Meskipun happy diizinkan tidur sekasur, anak-anak masih kangen papanya. Jadi nggak heran kami menghubungi suami/papa untuk mengucapkan selamat malam dan selamat tidur sebelum semua menuju Z-Z land.
Senyum mengembang. Saya pandangi satu-satu permata hati sambil mengelus satu-satu. Saya sungguh mencintai mereka. Jiwa raga sudah saya berikan selama ini. Nggak terasa anak-anak yang dahulu bayi sekarang sudah jadi raksasa, lebih besar dari emaknya. Kakinya saja sudah seperti kapal. Ih, masak cewek kakinya gede?
Ah, anak-anak tidurnya lelap sekali. Tidak mendengkur, tidak menggigau, tidak silat. Pokoknya anteng begitu lah. Barangkali secara psikologis mereka termotivasi hati dan pikirannya nyaman menutup mata. Tambahannya, mereka bangun kesiangan. Padahal kalau di kamar sendiri, pagi-pagi sudah ribut.

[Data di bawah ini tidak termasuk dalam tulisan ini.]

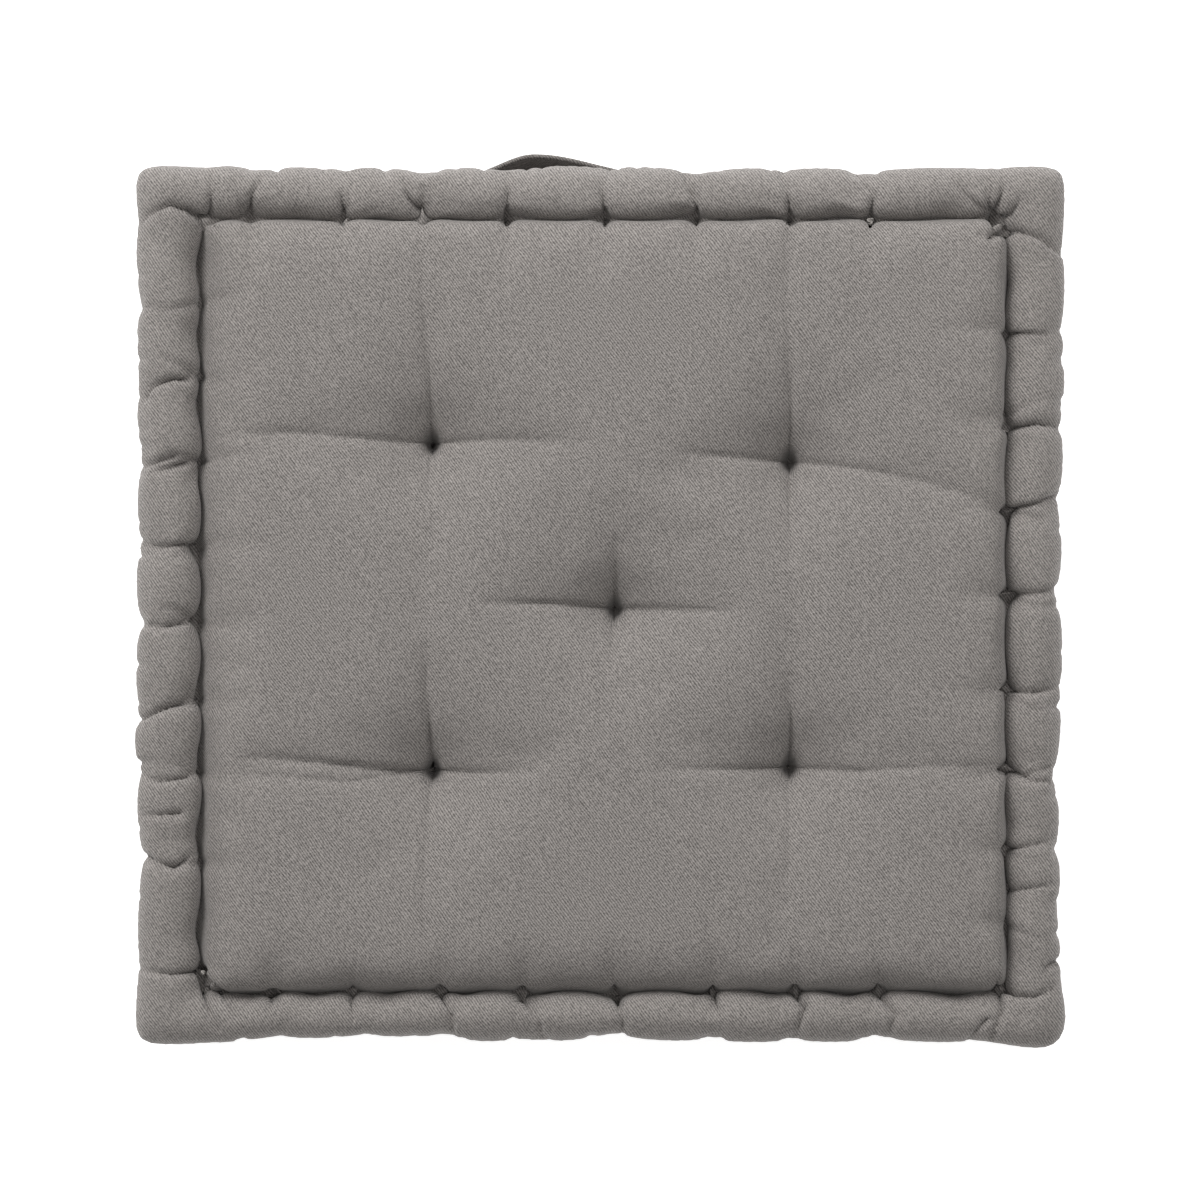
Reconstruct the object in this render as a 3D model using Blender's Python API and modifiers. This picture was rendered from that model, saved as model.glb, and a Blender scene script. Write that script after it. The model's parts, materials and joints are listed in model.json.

Sayang. Kebahagiaan di dunia kadang tak abadi. Beberapa hari kemudian, suami pulang. Kami pun bercerita bahwa kasurnya ditempati. Bukan oleh orang lain tapi oleh anak-anak perempuan kesayangannya. Apa kata suami? Saya taksir ia iri. Ia berkacak pinggang.
"Ya sudah, malam ini anak-anak boleh tidur sama aku. Mama tidur di sofa di ruang komputernya. Pasti ia bahagia berada di sarangnya. Nulis terus."